■ **Exercise details**
Copy each line where the word "empty" occurs.

■ **Data excerpts**
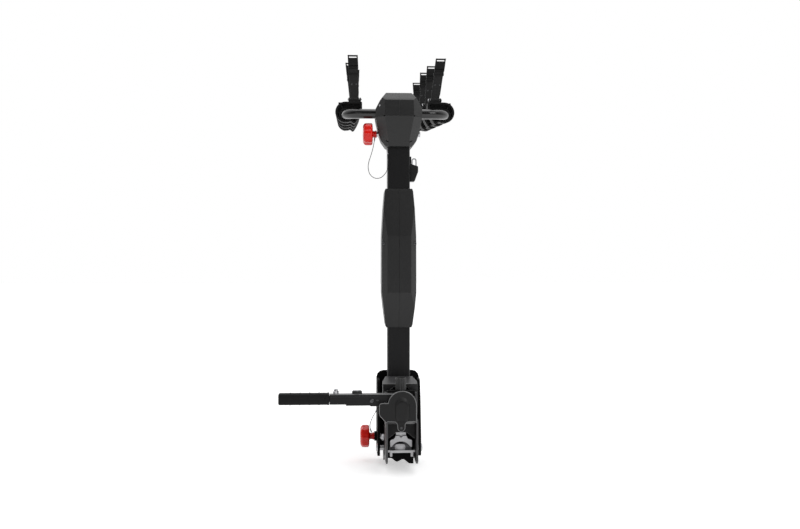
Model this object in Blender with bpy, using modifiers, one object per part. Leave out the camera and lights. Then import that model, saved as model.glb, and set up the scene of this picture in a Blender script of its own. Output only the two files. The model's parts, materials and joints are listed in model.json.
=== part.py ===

---

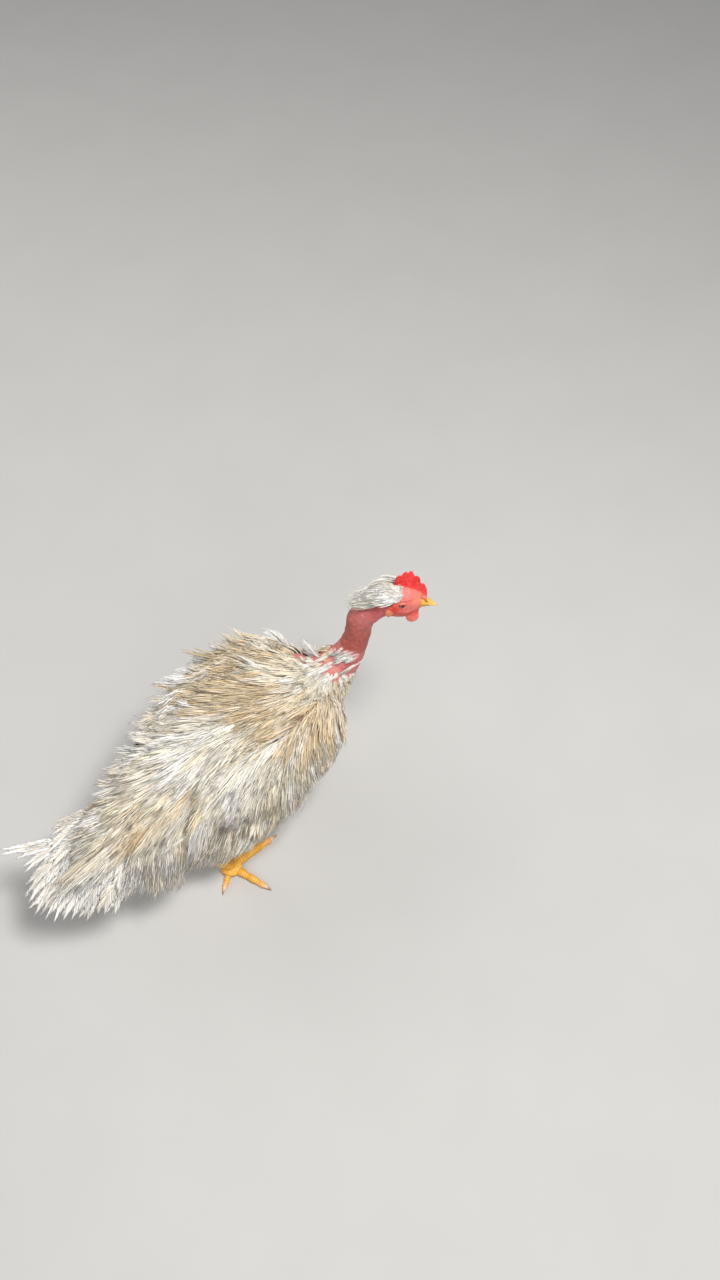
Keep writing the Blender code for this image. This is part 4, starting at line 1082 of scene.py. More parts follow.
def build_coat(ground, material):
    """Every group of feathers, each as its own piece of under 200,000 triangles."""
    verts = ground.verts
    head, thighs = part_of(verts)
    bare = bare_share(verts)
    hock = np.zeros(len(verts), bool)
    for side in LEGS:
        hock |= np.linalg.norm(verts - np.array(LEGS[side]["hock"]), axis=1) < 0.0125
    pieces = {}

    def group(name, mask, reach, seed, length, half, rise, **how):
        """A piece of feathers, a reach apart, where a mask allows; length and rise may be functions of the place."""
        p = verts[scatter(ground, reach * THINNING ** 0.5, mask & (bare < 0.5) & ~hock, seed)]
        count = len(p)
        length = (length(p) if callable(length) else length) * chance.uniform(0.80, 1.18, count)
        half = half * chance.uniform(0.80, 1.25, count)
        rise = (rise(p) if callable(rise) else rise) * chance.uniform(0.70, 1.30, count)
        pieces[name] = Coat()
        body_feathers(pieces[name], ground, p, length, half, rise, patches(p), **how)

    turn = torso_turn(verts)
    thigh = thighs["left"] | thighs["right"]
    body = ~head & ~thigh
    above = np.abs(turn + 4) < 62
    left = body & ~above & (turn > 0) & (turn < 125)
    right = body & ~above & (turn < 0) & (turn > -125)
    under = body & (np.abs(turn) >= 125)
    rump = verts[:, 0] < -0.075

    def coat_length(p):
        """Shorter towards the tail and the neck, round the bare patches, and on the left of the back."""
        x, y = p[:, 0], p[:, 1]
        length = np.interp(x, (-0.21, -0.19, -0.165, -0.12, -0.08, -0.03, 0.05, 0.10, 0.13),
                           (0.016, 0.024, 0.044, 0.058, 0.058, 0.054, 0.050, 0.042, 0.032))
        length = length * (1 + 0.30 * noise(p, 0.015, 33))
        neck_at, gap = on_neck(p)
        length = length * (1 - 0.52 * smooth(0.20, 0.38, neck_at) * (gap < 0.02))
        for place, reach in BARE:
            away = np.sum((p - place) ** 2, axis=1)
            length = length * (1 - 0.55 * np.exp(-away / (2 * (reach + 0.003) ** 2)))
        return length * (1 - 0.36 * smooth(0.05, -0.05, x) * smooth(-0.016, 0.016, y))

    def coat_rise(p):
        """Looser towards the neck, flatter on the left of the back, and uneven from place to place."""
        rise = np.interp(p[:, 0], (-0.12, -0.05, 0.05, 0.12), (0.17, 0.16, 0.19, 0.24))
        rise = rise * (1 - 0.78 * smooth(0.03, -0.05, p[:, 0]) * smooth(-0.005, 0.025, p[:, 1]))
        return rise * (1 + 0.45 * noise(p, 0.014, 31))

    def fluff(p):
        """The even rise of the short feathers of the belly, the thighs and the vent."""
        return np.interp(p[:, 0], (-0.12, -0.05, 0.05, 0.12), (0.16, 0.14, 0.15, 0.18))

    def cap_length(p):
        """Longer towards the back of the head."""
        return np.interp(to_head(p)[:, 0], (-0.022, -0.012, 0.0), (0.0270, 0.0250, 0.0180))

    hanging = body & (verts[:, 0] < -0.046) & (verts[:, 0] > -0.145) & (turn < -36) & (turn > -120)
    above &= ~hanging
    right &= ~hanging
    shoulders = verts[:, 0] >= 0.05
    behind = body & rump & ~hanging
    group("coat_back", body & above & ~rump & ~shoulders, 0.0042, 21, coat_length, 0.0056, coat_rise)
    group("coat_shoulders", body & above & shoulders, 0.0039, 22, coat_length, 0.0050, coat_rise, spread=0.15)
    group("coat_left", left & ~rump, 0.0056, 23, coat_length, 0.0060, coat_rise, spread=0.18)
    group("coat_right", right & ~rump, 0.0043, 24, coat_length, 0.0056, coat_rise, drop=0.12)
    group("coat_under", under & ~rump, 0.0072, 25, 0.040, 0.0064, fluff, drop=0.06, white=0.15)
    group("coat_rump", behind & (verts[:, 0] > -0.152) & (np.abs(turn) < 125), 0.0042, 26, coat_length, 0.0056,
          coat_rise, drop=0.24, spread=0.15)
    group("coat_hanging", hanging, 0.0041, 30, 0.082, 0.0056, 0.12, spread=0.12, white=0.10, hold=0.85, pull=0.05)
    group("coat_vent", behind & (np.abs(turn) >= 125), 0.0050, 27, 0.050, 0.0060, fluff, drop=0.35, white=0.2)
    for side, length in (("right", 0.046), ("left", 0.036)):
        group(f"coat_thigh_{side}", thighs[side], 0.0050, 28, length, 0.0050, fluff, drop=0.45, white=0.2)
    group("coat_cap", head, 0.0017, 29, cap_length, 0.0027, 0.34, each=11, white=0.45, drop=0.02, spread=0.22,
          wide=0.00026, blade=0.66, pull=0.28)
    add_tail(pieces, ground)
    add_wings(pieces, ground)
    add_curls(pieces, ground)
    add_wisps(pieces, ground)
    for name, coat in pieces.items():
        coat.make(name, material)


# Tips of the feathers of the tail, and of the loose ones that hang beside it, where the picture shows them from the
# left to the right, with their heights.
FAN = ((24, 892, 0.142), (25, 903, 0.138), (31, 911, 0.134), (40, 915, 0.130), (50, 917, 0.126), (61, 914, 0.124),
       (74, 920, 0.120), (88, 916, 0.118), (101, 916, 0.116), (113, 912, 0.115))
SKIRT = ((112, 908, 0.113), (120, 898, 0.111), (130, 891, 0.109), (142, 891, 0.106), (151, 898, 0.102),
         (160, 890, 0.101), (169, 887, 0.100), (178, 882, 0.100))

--

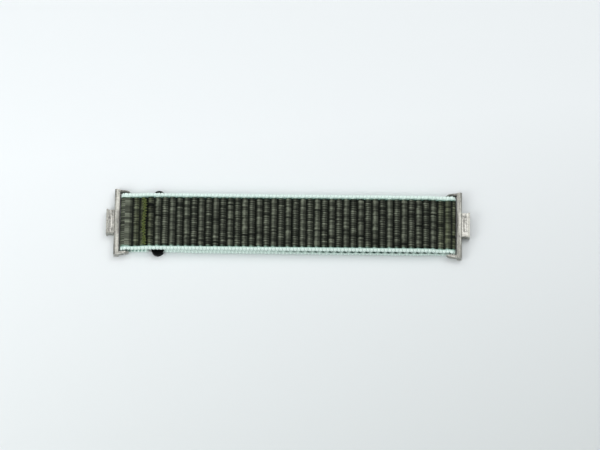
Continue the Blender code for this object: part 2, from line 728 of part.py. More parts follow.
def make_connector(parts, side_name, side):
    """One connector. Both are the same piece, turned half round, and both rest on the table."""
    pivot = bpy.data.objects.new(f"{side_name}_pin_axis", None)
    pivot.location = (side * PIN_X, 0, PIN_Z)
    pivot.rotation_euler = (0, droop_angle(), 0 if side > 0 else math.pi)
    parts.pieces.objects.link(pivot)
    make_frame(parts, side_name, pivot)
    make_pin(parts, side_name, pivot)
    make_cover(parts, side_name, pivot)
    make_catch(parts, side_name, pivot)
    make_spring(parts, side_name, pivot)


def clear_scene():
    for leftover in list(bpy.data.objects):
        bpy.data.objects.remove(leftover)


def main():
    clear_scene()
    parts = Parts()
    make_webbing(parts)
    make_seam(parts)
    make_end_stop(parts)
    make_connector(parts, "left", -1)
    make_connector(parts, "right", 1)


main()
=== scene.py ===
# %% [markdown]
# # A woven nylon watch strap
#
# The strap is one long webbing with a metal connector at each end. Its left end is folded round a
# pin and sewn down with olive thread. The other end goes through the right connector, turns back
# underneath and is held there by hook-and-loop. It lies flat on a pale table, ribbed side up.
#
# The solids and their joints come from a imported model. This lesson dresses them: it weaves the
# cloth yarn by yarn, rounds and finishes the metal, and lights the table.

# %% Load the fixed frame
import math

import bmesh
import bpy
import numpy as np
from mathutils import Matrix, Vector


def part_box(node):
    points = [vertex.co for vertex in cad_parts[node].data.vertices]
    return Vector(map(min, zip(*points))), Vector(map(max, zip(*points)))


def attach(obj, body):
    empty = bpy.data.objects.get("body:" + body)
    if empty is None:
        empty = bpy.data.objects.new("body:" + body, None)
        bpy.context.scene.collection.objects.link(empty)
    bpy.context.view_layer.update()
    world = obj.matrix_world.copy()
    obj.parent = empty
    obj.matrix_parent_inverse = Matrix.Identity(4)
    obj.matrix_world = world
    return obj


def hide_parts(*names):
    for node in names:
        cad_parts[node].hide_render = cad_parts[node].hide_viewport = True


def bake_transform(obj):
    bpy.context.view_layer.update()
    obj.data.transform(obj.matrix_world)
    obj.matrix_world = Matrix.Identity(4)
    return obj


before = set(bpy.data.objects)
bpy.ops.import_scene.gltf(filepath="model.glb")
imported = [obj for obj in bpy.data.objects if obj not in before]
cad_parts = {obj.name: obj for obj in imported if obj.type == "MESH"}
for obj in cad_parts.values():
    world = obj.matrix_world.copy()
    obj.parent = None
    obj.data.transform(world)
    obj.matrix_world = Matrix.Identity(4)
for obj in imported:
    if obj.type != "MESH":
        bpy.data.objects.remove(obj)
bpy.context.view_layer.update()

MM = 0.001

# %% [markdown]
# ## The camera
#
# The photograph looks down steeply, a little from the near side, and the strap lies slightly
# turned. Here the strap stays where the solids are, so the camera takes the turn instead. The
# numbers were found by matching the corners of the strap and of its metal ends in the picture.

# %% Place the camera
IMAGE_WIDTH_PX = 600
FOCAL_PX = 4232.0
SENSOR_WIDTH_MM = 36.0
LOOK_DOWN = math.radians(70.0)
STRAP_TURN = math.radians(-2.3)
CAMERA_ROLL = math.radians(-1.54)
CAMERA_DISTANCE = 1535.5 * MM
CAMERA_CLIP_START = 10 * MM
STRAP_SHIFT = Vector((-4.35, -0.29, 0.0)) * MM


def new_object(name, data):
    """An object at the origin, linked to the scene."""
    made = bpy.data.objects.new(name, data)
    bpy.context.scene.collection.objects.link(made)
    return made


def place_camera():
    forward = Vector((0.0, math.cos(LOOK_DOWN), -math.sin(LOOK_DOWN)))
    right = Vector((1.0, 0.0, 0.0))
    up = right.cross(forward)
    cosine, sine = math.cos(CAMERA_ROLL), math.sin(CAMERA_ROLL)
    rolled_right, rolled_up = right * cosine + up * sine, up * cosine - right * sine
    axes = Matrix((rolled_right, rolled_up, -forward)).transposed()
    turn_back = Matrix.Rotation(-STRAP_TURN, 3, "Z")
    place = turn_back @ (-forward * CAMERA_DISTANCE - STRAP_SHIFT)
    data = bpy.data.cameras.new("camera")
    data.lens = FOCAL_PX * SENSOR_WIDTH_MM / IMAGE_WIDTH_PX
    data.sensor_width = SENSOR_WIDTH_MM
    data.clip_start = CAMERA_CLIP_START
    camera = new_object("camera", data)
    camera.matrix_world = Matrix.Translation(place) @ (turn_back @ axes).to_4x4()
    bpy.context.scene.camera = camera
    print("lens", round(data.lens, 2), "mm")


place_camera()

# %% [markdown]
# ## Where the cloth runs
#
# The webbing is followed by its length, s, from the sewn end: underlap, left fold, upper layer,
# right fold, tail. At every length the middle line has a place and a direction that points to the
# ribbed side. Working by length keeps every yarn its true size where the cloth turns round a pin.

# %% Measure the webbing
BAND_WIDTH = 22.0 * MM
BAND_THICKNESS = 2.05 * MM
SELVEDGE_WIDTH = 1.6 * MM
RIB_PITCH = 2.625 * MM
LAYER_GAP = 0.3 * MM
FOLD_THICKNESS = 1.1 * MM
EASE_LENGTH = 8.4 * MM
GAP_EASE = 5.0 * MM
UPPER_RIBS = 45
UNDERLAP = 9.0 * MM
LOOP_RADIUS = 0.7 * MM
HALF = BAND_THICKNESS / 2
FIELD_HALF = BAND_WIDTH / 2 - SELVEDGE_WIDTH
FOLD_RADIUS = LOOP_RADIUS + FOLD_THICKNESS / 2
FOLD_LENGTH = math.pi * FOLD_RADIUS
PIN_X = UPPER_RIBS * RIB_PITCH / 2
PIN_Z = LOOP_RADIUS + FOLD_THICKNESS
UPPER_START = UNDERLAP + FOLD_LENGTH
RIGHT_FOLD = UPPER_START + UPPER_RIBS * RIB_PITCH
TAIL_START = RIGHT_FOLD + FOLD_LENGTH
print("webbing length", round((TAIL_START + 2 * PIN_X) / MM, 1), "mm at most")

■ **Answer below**
    empty = bpy.data.objects.get("body:" + body)
    if empty is None:
        empty = bpy.data.objects.new("body:" + body, None)
        bpy.context.scene.collection.objects.link(empty)
    obj.parent = empty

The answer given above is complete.